[翻译] GAZEploit：通过VR/MR设备中的注视估计进行远程击键推理攻击

发表于: 2024-9-13 09:10 2143

[翻译] GAZEploit：通过VR/MR设备中的注视估计进行远程击键推理攻击

_air

2024-9-13 09:10

2143

Apple Vision Pro’s Eye Tracking Exposed What People Type

Apple Vision Pro的眼动追踪暴露了人们输入的内容

原文链接：https://www.wired.com/story/apple-vision-pro-persona-eye-tracking-spy-typing/

The Vision Pro uses 3D avatars on calls and for streaming. These researchers used eye tracking to work out the passwords and PINs people typed with their avatars.
Vision Pro 在通话和流媒体中使用 3D 形象。这些研究人员利用眼动追踪技术，破解了人们用虚拟化身输入的密码和 PIN 码。

You can tell a lot about someone from their eyes. They can indicate how tired you are, the type of mood you’re in, and potentially provide clues about health problems. But your eyes could also leak more secretive information: your passwords, PINs, and messages you type.
从一个人的眼睛中可以读出很多信息。它们能反映你的疲惫程度、情绪状态，甚至可能透露健康问题的线索。但你的眼睛还可能泄露更隐秘的信息：你的密码、PIN 码以及你输入的信息。

Today, a group of six computer scientists are revealing a new attack against Apple’s Vision Pro mixed reality headset where exposed eye-tracking data allowed them to decipher what people entered on the device’s virtual keyboard. The attack, dubbed GAZEploit and shared exclusively with WIRED, allowed the researchers to successfully reconstruct passwords, PINs, and messages people typed with their eyes.
今天，一组六名计算机科学家揭示了一种针对苹果 Vision Pro混合现实头显的新攻击手段，其中暴露的眼动追踪数据使他们能够破译用户在设备虚拟键盘上输入的内容。这种攻击方式被称为 GAZEploit，并独家分享给 WIRED，研究人员成功重构了用户用眼睛输入的密码、PIN 码和信息。

“Based on the direction of the eye movement, the hacker can determine which key the victim is now typing,” says Hanqiu Wang, one of the leading researchers involved in the work. They identified the correct letters people typed in passwords 77 percent of the time within five guesses and 92 percent of the time in messages.
“根据眼球运动的方向，黑客可以判断受害者当前正在输入哪个键，”参与该研究的主要研究人员之一王汉秋表示。他们发现，在五次猜测内，正确识别人们输入密码中的字母的准确率为 77%，而在消息中则高达 92%。

To be clear, the researchers did not gain access to Apple’s headset to see what they were viewing.

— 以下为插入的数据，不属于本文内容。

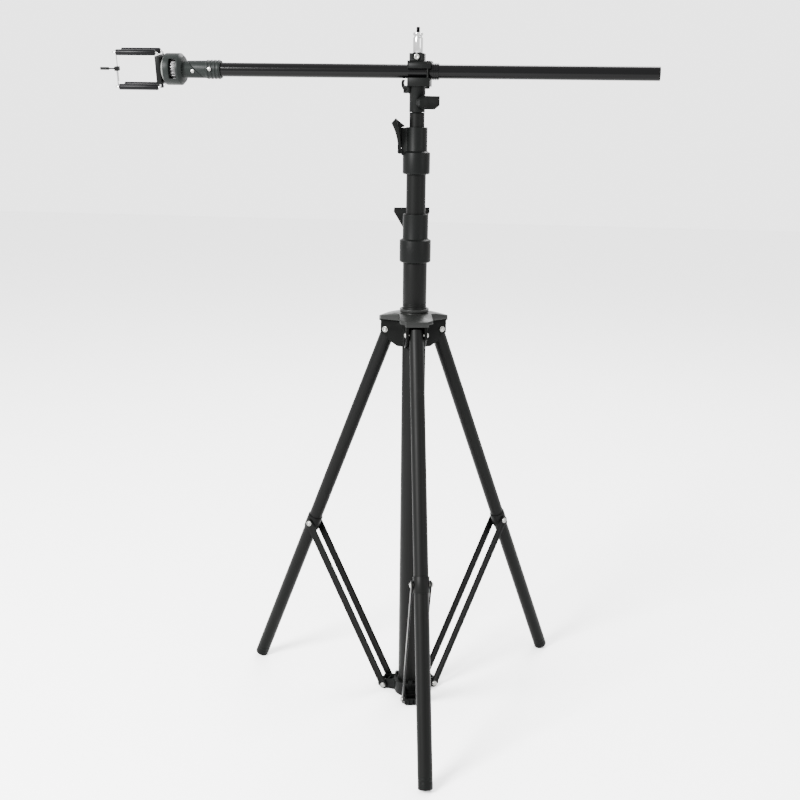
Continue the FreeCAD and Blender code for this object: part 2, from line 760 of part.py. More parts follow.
def clamp_bush():
    # A split liner whose ribbed end stands out beyond the jaw
    right = clamp_right + 11.6
    tube = rod(boom_bush, right - clamp_left, (clamp_left, 0, boom_height), "x")
    ribs = [
        rod(boom_bush + 0.9, 2, (clamp_right + 1.2 + 3.6 * index, 0, boom_height), "x")
        for index in range(3)
    ]
    bore = rod(boom_radius + 0.25, 80, (-40, 0, boom_height), "x")
    slit = block((-40, 60), (-14, 0), (boom_height - 1.2, boom_height + 1.2))
    return cut(fuse(tube, *ribs), bore, slit)


def clamp_lever():
    # A curved cam lever on two trunnions, folded up beside the jaw
    outer = Part.Arc(Vector(-16.5, 0, 1057.6), Vector(-24.6, 0, 1066.5), Vector(-24, 0, 1077))
    tip = Part.LineSegment(Vector(-24, 0, 1077), Vector(-20, 0, 1077))
    inner = Part.Arc(Vector(-20, 0, 1077), Vector(-20.6, 0, 1068), Vector(-16.5, 0, 1065.2))
    root = Part.LineSegment(Vector(-16.5, 0, 1065.2), Vector(-16.5, 0, 1057.6))
    face = Part.Face(Part.Wire([edge.toShape() for edge in (outer, tip, inner, root)]))
    face.translate(Vector(0, -6.4, 0))
    strip = solid(face.extrude(Vector(0, 12.8, 0)))
    eye = rod(3.9, 12.8, (-18, -6.4, 1061.5), "y")
    trunnion = rod(2, 19.6, (-18, -9.8, 1061.5), "y")
    return fuse(strip, eye, trunnion)


def receiver_knob():
    stem = rod(3, 12, (spigot_radius + 0.4, 0, 0), "x")
    hub = cone(8.8, 8, 14, (receiver_radius + 0.8, 0, 0), "x")
    paddle = prism([
        (0, -10.5), (20, -10.5), (29, -4), (29, 10.5), (0, 10.5), (-7, 6), (-7, -6),
    ], "YZ_Plane", receiver_radius + 3.5, receiver_radius + 11)
    return fuse(stem, hub, paddle)


def clamp_pieces():
    node("clamp_body", clamp_body())
    node("clamp_bush", clamp_bush())
    jaw_screw = fuse(
        rod(2, clamp_high - clamp_low + 1, (18, -14.9, clamp_low - 4)),
        rod(3.6, 3.6, (18, -14.9, clamp_low - 3.7)),
    )
    node("jaw_screw", jaw_screw)
    spigot = turned([
        (0, spigot_base - 8.9), (spigot_shank, spigot_base - 8.9),
        (spigot_shank, spigot_base + fit_gap), (spigot_radius, spigot_base + fit_gap),
        (spigot_radius, spigot_groove - 1.8), (spigot_radius - 1.6, spigot_groove - 1),
        (spigot_radius - 1.6, spigot_groove + 1), (spigot_radius, spigot_groove + 1.8),
        (spigot_radius, spigot_top - 0.8), (spigot_radius - 0.8, spigot_top),
        (thread_radius, spigot_top), (thread_radius, thread_top - 0.6),
        (thread_radius - 0.6, thread_top), (0, thread_top),
    ])
    node("top_spigot", spigot)
    screw_height = spigot_base - 5.4
    screw = fuse(rod(2.5, 7, (0, -14.1, screw_height), "y"), rod(4.2, 3, (0, -14.1, screw_height), "y"))
    socket = prism([
        (2.2 * math.cos(math.radians(60 * side)),
         screw_height + 2.2 * math.sin(math.radians(60 * side))) for side in range(6)
    ], "XZ_Plane", -15, -12.4)
    node("spigot_screw", cut(screw, socket))
    node("clamp_lever", clamp_lever())
    frame = about_z(receiver_knob_turn).multiply(
        Placement(Vector(0, 0, receiver_low.value + 15), Rotation()))
    node("receiver_knob", receiver_knob(), frame)


# Boom: tube, end cap and the ribbed sleeve whose end is cut at 45 degrees for the swivel
def joint_half(way):
    # The space on one side of the swivel's slanted face
    low, high = (-60, 0.25) if way > 0 else (-0.25, 60)
    return moved(block((-60, 60), (-60, 60), (low, high)), joint_frame)


def boom_sleeve():
    length = sleeve_right - joint_middle
    outline = [(0, -24), (sleeve_radius - 1, -24), (sleeve_radius - 0.6, length - 25)]
    for index in range(4):
        start = length - 24 + 6 * index
        outline += [(sleeve_radius - 0.6, start), (sleeve_radius + 0.5, start + 1.2),
                    (sleeve_radius + 0.5, start + 3.4), (sleeve_radius - 0.6, start + 4.8)]
    outline += [(sleeve_radius - 0.6, length), (0, length)]
    shell = turned(outline, along="x", spot=(joint_middle, 0, boom_height))
    tube_seat = rod(boom_radius + fit_gap, 40, (boom_left - 0.1, 0, boom_height), "x")
    axle_hole = moved(rod(axle_radius + pin_gap, 13, (0, 0, -0.5)), joint_frame)
    screw_hole = rod(2.05, 20, (-337, -20, boom_height), "y")
    return cut(shell, joint_half(1), tube_seat, axle_hole, screw_hole)


def boom_pieces():
    bore = boom_radius - tube_wall
    tube = turned([
        (bore, 0), (boom_radius, 0), (boom_radius, boom_right - boom_left),
        (bore, boom_right - boom_left),
    ], along="x", spot=(boom_left, 0, boom_height))
    screw_hole = rod(2.05, 20, (-337, -20, boom_height), "y")
    node("boom_tube", cut(tube, screw_hole))
    cap = turned([
        (0, -10), (bore - fit_gap, -10), (bore - fit_gap, 0), (boom_radius, 0),
        (boom_radius, 1.6), (0, 1.6),
    ], rounds=[(boom_radius, 1.6, 0.8)], along="x", spot=(boom_right, 0, boom_height))
    node("boom_end_cap", cap)
    node("boom_sleeve", boom_sleeve())
    screw = fuse(
        rod(2, 6.5, (-337, -15.4, boom_height), "y"),
        cone(2.9, 3.4, 1.6, (-337, -16.6, boom_height), "y"),
    )
    node("sleeve_screw", screw)


# Swivel head: knuckle and cup in one, with a window for the thumb wheel
def head_cup():
    length = cup_right - cup_left
    cup = turned([
        (0, 0), (cup_radius - 0.8, 0), (cup_radius, 0.8), (cup_radius, length - 5),
        (cup_radius - 5, length), (0, length),
    ], along="x", spot=(cup_left, 0, boom_height))
    knuckle = cut(rod(knuckle_radius, 42, (cup_right - 1, 0, boom_height), "x"), joint_half(-1))
    chamber = rod(wheel_radius + 0.7, wheel_right - wheel_left + 1,
                  (wheel_left - 0.5, 0, boom_height), "x")
    window = block((wheel_left - 0.5, wheel_right + 0.5), (-40, 40),
                   (boom_height - 15.5, boom_height + 15.5))
    axle_hole = moved(rod(axle_radius + fit_gap, 12, (0, 0, -9)), joint_frame)
    lock_hole = rod(2.55, 12, (lock_screw, -16, boom_height - 3.3), "y")
    lock_recess = rod(3.8, 4, (lock_screw, -16, boom_height - 3.3), "y")
    screw_hole = rod(thread_radius + 0.3, 20, (cup_left - 5, 0, boom_height), "x")
    return cut(fuse(cup, knuckle), chamber, window, axle_hole, lock_hole, lock_recess, screw_hole)


def head_pieces():
    node("head_cup", head_cup())
    node("swivel_axle", rod(axle_radius, 21, (0, 0, -8.9)), joint_frame)
    lock = fuse(
        rod(2.5, 7, (lock_screw, -13, boom_height - 3.3), "y"),
        cone(2.8, 3.4, 1.6, (lock_screw, -13.8, boom_height - 3.3), "y"),
    )
    node("head_lock_screw", lock)
    pad = turned([
        (thread_radius + 0.4, 0), (18.5, 0), (20.5, 1.4), (20.5, cup_left - pad_left - 0.05),
        (thread_radius + 0.4, cup_left - pad_left - 0.05),
    ], along="x", spot=(pad_left, 0, boom_height))
    node("head_pad", pad)
    wheel = rod(wheel_radius, wheel_right - wheel_left, (wheel_left, 0, boom_height), "x")
    notches = []
    notch_count = 24
    for index in range(notch_count):
        angle = 2 * math.pi * index / notch_count
        spot = (wheel_left - 1, (wheel_radius + 0.6) * math.cos(angle),
                boom_height + (wheel_radius + 0.6) * math.sin(angle))
        notches.append(rod(1.7, 20, spot, "x"))
    screw = rod(thread_radius, wheel_left - base_left + 1, (base_left + 0.5, 0, boom_height), "x")
    node("thumb_wheel", fuse(cut(wheel, *notches), screw))


# Phone clamp: drawn about the boom's axis at z = 0, then rolled and lifted into place
def clamp_wires(way, leg_end, rod_side, rod_end):
    # Two arms joined by a cross wire, with a thin rod at the open end
    left, arm = guide_left.value, way * grip_height.value
    inset = (base_left + base_right).value / 2
    spread = grip_spread.value
    loop = bent_wire([
        Vector(inset, -spread, leg_end), Vector(inset, -spread, arm), Vector(left, -spread, arm),
        Vector(left, spread, arm), Vector(inset, spread, arm), Vector(inset, spread, leg_end),
    ], wire_radius.value, 3.2)
    low, high = sorted((arm, rod_end))
    thin = Part.makeCylinder(thin_wire.value, high - low, Vector(left, rod_side, low))
    return solid(loop.fuse(thin))


def grips(way):
    pair = []
    for side in (-grip_spread, grip_spread):
        spot = (grip_left, side, way * grip_height)
        sleeve = rod(grip_radius, grip_right - grip_left, spot, "x")
        bore = rod(wire_radius + fit_gap, 100, (grip_left - 5, side, way * grip_height), "x")
        pair.append(cut(sleeve, bore))
    return group(*pair)


def phone_clamp_pieces():
    roll = Rotation(Vector(1, 0, 0), clamp_roll)
    frame = Placement(Vector(0, 0, boom_height.value), roll)
    middle = (base_left + base_right) / 2
    bar = block((base_left, base_right), (-base_half_deep, base_half_deep),
                (-base_half_tall, base_half_tall))
    screw_hole = rod(thread_radius + 0.3, 20, (base_left - 5, 0, 0), "x")
    bores = [
        rod(wire_radius + slide_gap, 60, (middle, side, -30)) for side in (-grip_spread, grip_spread)
    ]
    node("clamp_base", cut(bar, screw_hole, *bores), frame)
    node("lower_wires", clamp_wires(-1, -11, -2.2, -3), frame)
    node("lower_grips", grips(-1), frame)
    node("upper_wires", clamp_wires(1, -8, 2.2, -20), frame)
    node("upper_grips", grips(1), frame)
    left = guide_left
    guide = cut(
        block((left - 3.4, left + 3.4), (-4.6, 4.6), (-3.4, 3.4)),
        rod(thin_wire + slide_gap, 20, (left, 2.2, -10)),
        rod(thin_wire + fit_gap, 7, (left, -2.2, -10)),
    )
    stem = rod(1.2, 12, (left - 15, 0, 0), "x")
    tip = rod(2.4, 14.5, (left - 28.5, 0, 0), "x")
    node("guide_block", fuse(guide, stem, tip), frame)


def check_and_write():
    doc.recompute()
    for item in doc.Objects:
        bad = [state for state in item.State if state in ("Invalid", "Error")]
        if bad:
            raise RuntimeError(f"{item.Label} is {bad}")
    os.makedirs("parts", exist_ok=True)
    for piece in nodes:
        shape = piece.Shape
        if shape.isNull() or not shape.isValid() or not shape.Solids:
            raise RuntimeError(f"{piece.Label} has no valid shape")
    for piece in nodes:
        piece.Shape.exportStep(f"parts/{piece.Label}.step")
    print(len(nodes), "nodes, leg lean", round(leg_lean, 3), "brace lean", round(brace_lean, 3),
          "brace length", round(brace_length, 3))


column_pieces()
crown_pieces()
crown_knob()
for side, angle in leg_turns.items():
    leg_pieces(side, angle)
    brace_pieces(side, angle)
section_pieces()
clamp_pieces()
boom_pieces()
head_pieces()
phone_clamp_pieces()
check_and_write()
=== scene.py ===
import json
import math

import bmesh
import bpy
from mathutils import Matrix, Vector

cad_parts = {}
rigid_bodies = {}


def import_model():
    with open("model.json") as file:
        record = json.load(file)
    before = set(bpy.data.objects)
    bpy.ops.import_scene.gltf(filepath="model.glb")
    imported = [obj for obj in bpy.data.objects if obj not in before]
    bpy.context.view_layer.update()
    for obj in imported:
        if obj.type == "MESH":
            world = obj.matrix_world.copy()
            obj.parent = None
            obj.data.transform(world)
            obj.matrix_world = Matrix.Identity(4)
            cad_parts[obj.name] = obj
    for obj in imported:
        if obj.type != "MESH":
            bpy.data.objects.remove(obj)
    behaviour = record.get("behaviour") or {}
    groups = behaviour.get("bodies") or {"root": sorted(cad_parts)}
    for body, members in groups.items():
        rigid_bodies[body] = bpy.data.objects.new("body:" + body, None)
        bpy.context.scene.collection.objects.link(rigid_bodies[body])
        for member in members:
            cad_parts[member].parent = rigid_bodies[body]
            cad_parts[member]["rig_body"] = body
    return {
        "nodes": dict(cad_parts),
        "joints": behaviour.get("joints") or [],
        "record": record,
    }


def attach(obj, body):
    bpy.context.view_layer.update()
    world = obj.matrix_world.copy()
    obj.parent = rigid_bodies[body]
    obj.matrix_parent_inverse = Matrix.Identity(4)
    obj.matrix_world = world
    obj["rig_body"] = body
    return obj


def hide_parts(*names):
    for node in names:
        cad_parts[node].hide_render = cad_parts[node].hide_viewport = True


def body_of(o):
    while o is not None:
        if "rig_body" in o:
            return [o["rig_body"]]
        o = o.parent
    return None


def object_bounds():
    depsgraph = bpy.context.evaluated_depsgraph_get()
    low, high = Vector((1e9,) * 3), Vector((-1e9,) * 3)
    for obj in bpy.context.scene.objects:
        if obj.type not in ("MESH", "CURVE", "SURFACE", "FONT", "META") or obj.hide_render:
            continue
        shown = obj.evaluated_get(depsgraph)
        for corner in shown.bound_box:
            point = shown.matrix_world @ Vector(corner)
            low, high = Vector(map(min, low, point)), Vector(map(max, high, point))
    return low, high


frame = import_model()
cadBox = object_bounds()
mm = 0.001
joints = {joint["name"]: joint for joint in frame["joints"]}
legSides = ("front", "right", "left")
print("frame loaded,", len(frame["nodes"]), "nodes")


# Camera, floor and lights
camera = {"distance": 1.855, "height": 1.0275, "yaw": 7, "pitch": -14.44, "roll": 0.8,
          "lens": 50.34, "sensor": 36, "shiftX": -0.0163, "near": 0.05, "far": 60}


def makeCamera():
    data = bpy.data.cameras.new("camera")
    data.sensor_width = camera["sensor"]
    data.lens = camera["lens"]
    data.shift_x = camera["shiftX"]
    data.clip_start = camera["near"]
    data.clip_end = camera["far"]
    eye = bpy.data.objects.new("camera", data)
    bpy.context.scene.collection.objects.link(eye)
    yaw = math.radians(camera["yaw"])
    eye.location = (camera["distance"] * math.sin(yaw), -camera["distance"] * math.cos(yaw),
                    camera["height"])
    tilt = Matrix.Rotation(math.radians(90 + camera["pitch"]), 4, "X")
    roll = Matrix.Rotation(math.radians(camera["roll"]), 4, "Z")
    turn = Matrix.Rotation(yaw, 4, "Z")
    eye.rotation_euler = (turn @ tilt @ roll).to_euler()
    bpy.context.scene.camera = eye


studio = {"floorSize": 9, "floorColor": (0.9, 0.9, 0.9, 1), "floorRough": 0.9,
          "skyColor": (1, 1, 1, 1), "skyStrength": 3.2}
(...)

Instead, they worked out what people were typing by remotely analyzing the eye movements of a virtual avatar created by the Vision Pro. This avatar can be used in Zoom calls, Teams, Slack, Reddit, Tinder, Twitter, Skype, and FaceTime.
明确地说，研究人员并未获取苹果头显设备以查看用户所见内容。相反，他们通过远程分析由 Vision Pro 创建的虚拟化身的眼睛运动，推断出人们正在输入的内容。该虚拟化身可用于 Zoom 通话、Teams、Slack、Reddit、Tinder、Twitter、Skype 及 FaceTime 等平台。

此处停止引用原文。